As the new FCC, led by Republican Chairman Ajit Pai, organizes and focuses on how to legitimately mitigate and reverse the previous FCC’s most retrograde technology-driven regulations, it is much easier to know what is not a modern FCC.

It is not modern for the FCC to cling to the early 20th century notion that communications are a “problem” that the government needs to solve and control when communications today can be a universal solution to problems.

It’s not modern for the FCC to regulate the communications world through obsolete “siloed” technology notions in law, that view radio, telephone, satellite, cable, wireless, and the Internet based upon what these respective technologies could do in 1927, 1934, 1962, 1984, 1992, and 1996.

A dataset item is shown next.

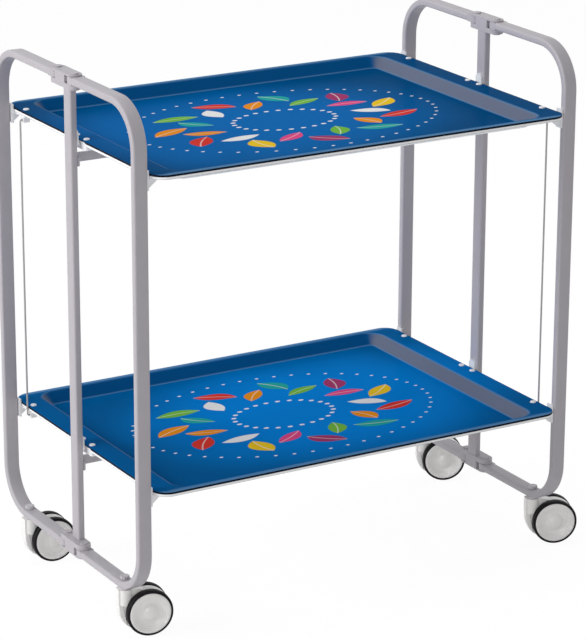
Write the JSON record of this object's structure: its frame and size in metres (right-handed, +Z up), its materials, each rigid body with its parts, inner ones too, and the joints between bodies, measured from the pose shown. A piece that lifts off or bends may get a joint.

It’s not modern for the FCC to rely on a common-carrier, regulatory-paradigm designed in the 1880’s for monopoly railroad networks, to regulate 21st century Internet access, when the U.S. government long ago sunsetted all other industries’ common carrier regulation, i.e. 1976 for railroads; 1980 for buses and trucking; and 1984 for airlines.   

It’s not modern for the FCC to use Title II law predicated on the existence of a 1934 copper-wire, telephone natural-monopoly, to economically regulate competitive Internet access that can be delivered over multiple wires: copper, coax, and fiber; and multiple wireless technologies: mobile, fixed, millimeter, satellite, and WiFi. 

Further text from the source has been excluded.